BACKGROUND: Childhood eczema is very common. Treatment often includes emollient bath additives, despite there being little evidence of their effectiveness.
OBJECTIVES: To determine the clinical effectiveness and cost-effectiveness of emollient bath additives in the management of childhood eczema.
DESIGN: Pragmatic, randomised, open-label, multicentre superiority trial with two parallel groups.
SETTING: Ninety-six general practices in Wales, the west of England and southern England. Invitation by personal letter or opportunistically.
PARTICIPANTS: Children aged between 12 months and 12 years fulfilling the UK Diagnostic Criteria for Atopic Eczema.
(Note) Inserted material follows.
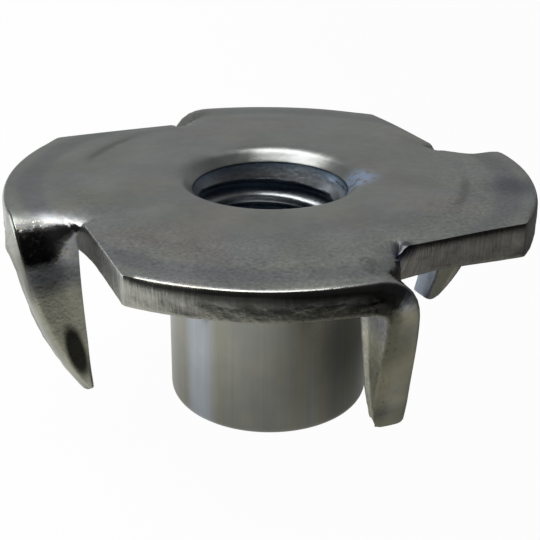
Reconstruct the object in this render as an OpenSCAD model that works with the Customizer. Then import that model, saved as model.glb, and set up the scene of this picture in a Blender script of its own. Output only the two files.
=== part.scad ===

Children with inactive or very mild eczema (a score of ≤ 5 on the Nottingham Eczema Severity Scale) were excluded, as were children who bathed less than once per week or whose parents/carers were not prepared to accept randomisation.
INTERVENTIONS: The intervention group were prescribed bath additives by their usual clinical team and were asked to use them regularly for 12 months. The control group were asked to use no bath additives for 12 months. Both groups continued standard eczema management, including regular leave-on emollients and topical corticosteroids (TCSs) when required.
MAIN OUTCOME MEASURES: The primary outcome was eczema control measured by Patient Oriented Eczema Measure [POEM, 0 (clear) to 28 (severe)] weekly for 16 weeks. The secondary outcomes were eczema severity over 1 year (4-weekly POEM), number of eczema exacerbations, disease-specific quality of life (QoL) (Dermatitis Family Impact Questionnaire), generic QoL (Child Health Utility-9 Dimensions) and type and quantity of topical steroid/calcineurin inhibitors prescribed. Children were randomised (1 : 1) using online software to either bath additives plus standard eczema care or standard eczema care alone, stratified by recruiting centre, and there was open-label blinding.
RESULTS: From December 2014 to May 2016, 482 children were randomised: 51% were female, 84% were white and the mean age was 5 years (n = 264 in the intervention group, n = 218 in the control group). Reported adherence to randomised treatment allocation was > 92% in both groups, with 76.7% of participants completing at least 12 (80%) of the first 16 weekly questionnaires for the primary outcome. Baseline POEM score was 9.5 [standard deviation (SD) 5.7] in the bath additives group and 10.1 (SD 5.8) in the no bath additives group. Average POEM score over the first 16 weeks was 7.5 (SD 6.0) in the bath additives group and 8.4 (SD 6.0) in the no bath additives group, with no statistically significant difference between the groups. After controlling for baseline severity and confounders (ethnicity, TCS use, soap substitute use) and allowing for clustering of participants within centres and responses within participants over time, POEM scores in the no bath additive group were 0.41 points higher than in the bath additive group (95% confidence interval -0.27 to 1.10), which is well below the published minimal clinically important difference of 3 points. There was no difference between groups in secondary outcomes or in adverse effects such as redness, stinging or slipping.
LIMITATIONS: Simple randomisation resulted in an imbalance in baseline group size, although baseline characteristics were well balanced between groups.
CONCLUSION: This trial found no evidence of clinical benefit of including emollient bath additives in the standard management of childhood eczema.
FUTURE WORK: Further research is required on optimal regimens of leave-on emollients and the use of emollients as soap substitutes.
TRIAL REGISTRATION: Current Controlled Trials ISRCTN84102309.
FUNDING: This project was funded by the NIHR Health Technology Assessment Programme and will be published in full in Health Technology Assessment; Vol. 22, No. 57. See the NIHR Journals Library website for further project information.